Exercise prompt => Give again, word for word, each line from the top of the listing through the line that holds "end: last angle.".

● ● ● ● ●

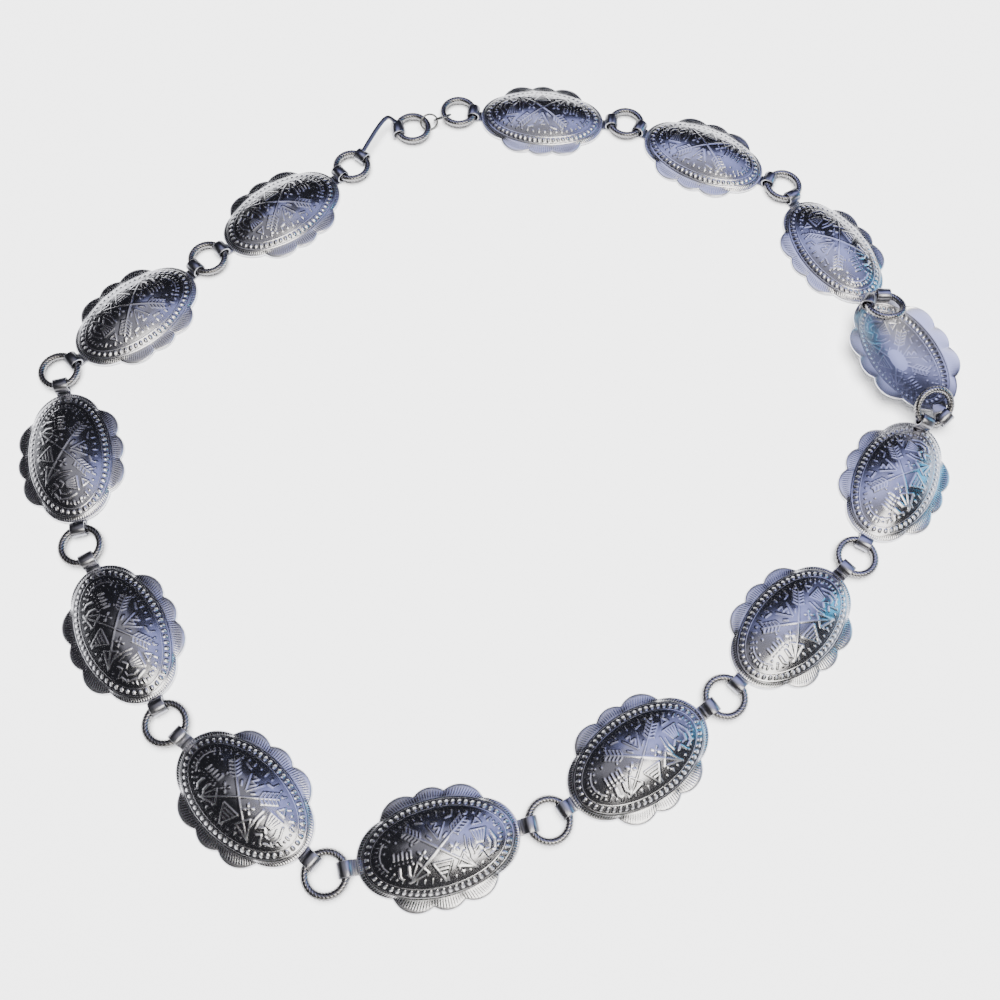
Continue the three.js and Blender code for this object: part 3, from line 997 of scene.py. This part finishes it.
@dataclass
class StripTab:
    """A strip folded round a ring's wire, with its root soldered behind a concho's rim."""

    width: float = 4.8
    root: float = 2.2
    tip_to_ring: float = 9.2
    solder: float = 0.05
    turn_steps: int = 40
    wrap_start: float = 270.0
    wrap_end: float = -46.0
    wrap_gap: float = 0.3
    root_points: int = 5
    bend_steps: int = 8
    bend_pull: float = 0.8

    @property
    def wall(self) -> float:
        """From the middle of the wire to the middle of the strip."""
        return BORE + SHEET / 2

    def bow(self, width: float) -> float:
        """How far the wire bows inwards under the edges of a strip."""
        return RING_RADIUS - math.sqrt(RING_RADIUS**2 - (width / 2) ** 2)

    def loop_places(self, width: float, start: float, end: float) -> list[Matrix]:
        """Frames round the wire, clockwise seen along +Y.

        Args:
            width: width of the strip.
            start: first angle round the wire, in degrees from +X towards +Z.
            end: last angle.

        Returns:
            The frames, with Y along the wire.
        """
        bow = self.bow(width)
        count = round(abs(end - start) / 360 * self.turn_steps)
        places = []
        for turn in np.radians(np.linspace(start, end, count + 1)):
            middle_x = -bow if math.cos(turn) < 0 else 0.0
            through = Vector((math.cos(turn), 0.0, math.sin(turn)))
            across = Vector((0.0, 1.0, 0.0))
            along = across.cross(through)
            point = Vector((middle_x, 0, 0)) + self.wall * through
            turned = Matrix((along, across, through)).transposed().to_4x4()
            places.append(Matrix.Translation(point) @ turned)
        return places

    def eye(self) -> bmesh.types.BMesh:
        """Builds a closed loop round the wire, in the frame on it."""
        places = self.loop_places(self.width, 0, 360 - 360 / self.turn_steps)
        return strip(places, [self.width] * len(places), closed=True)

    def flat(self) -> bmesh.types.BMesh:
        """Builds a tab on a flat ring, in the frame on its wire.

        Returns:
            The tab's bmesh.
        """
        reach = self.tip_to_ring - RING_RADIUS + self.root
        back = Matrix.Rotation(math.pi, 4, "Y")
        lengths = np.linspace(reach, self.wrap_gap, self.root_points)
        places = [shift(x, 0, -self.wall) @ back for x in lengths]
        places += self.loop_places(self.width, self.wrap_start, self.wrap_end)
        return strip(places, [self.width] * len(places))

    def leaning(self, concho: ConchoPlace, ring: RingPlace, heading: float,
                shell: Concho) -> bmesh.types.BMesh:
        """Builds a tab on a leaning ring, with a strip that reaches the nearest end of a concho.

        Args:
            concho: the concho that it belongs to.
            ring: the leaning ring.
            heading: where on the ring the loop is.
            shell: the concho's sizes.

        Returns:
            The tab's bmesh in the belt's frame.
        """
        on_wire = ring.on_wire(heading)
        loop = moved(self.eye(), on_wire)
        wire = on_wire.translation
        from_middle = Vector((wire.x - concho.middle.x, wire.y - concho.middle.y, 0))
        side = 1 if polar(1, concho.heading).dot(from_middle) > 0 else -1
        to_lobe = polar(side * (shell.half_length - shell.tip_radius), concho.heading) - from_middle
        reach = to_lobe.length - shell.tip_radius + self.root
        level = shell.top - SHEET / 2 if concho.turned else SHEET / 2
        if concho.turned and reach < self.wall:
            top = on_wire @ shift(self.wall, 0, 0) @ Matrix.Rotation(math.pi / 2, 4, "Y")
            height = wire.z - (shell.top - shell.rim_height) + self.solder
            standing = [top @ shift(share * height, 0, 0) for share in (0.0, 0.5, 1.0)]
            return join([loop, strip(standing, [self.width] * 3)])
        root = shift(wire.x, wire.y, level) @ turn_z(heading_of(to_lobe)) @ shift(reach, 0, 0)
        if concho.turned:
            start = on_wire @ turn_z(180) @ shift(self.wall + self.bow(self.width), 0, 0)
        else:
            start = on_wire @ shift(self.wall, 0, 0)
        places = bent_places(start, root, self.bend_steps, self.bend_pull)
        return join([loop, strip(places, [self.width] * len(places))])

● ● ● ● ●

Expected answer =>
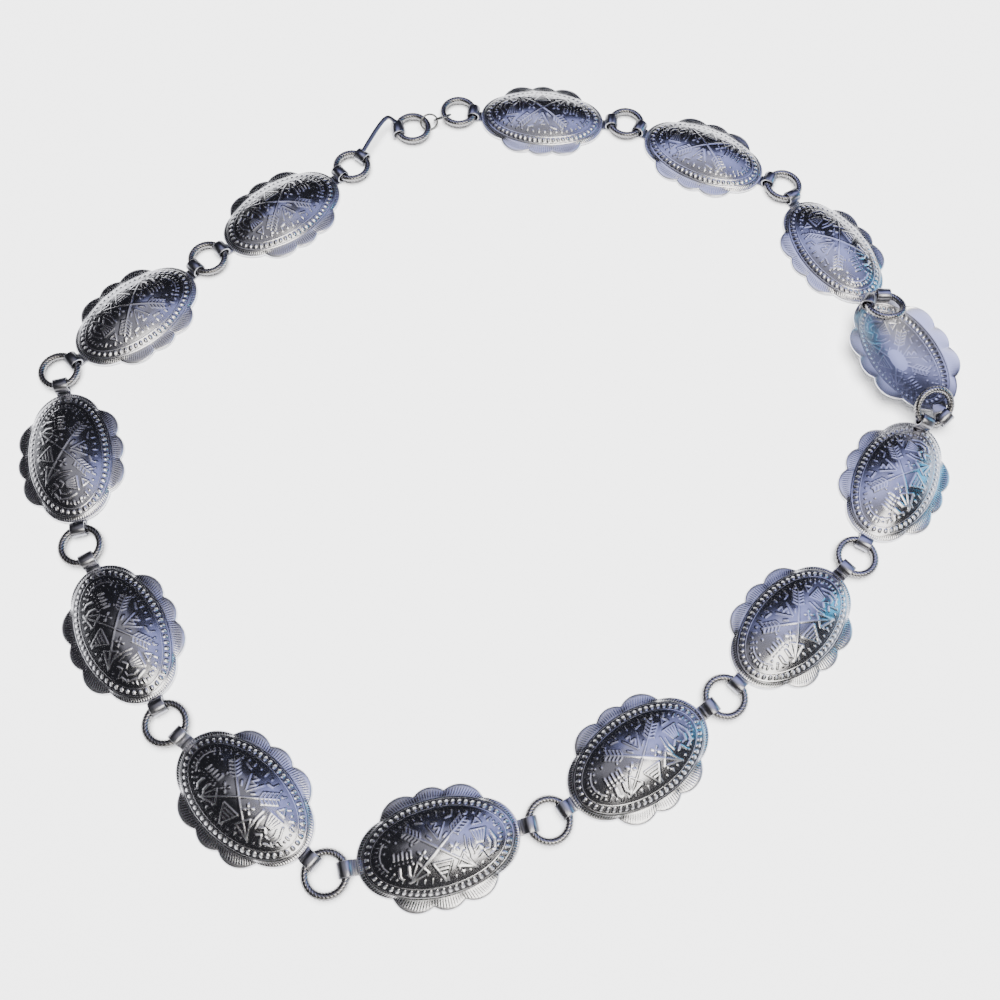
Continue the three.js and Blender code for this object: part 3, from line 997 of scene.py. This part finishes it.
@dataclass
class StripTab:
    """A strip folded round a ring's wire, with its root soldered behind a concho's rim."""

    width: float = 4.8
    root: float = 2.2
    tip_to_ring: float = 9.2
    solder: float = 0.05
    turn_steps: int = 40
    wrap_start: float = 270.0
    wrap_end: float = -46.0
    wrap_gap: float = 0.3
    root_points: int = 5
    bend_steps: int = 8
    bend_pull: float = 0.8

    @property
    def wall(self) -> float:
        """From the middle of the wire to the middle of the strip."""
        return BORE + SHEET / 2

    def bow(self, width: float) -> float:
        """How far the wire bows inwards under the edges of a strip."""
        return RING_RADIUS - math.sqrt(RING_RADIUS**2 - (width / 2) ** 2)

    def loop_places(self, width: float, start: float, end: float) -> list[Matrix]:
        """Frames round the wire, clockwise seen along +Y.

        Args:
            width: width of the strip.
            start: first angle round the wire, in degrees from +X towards +Z.
            end: last angle.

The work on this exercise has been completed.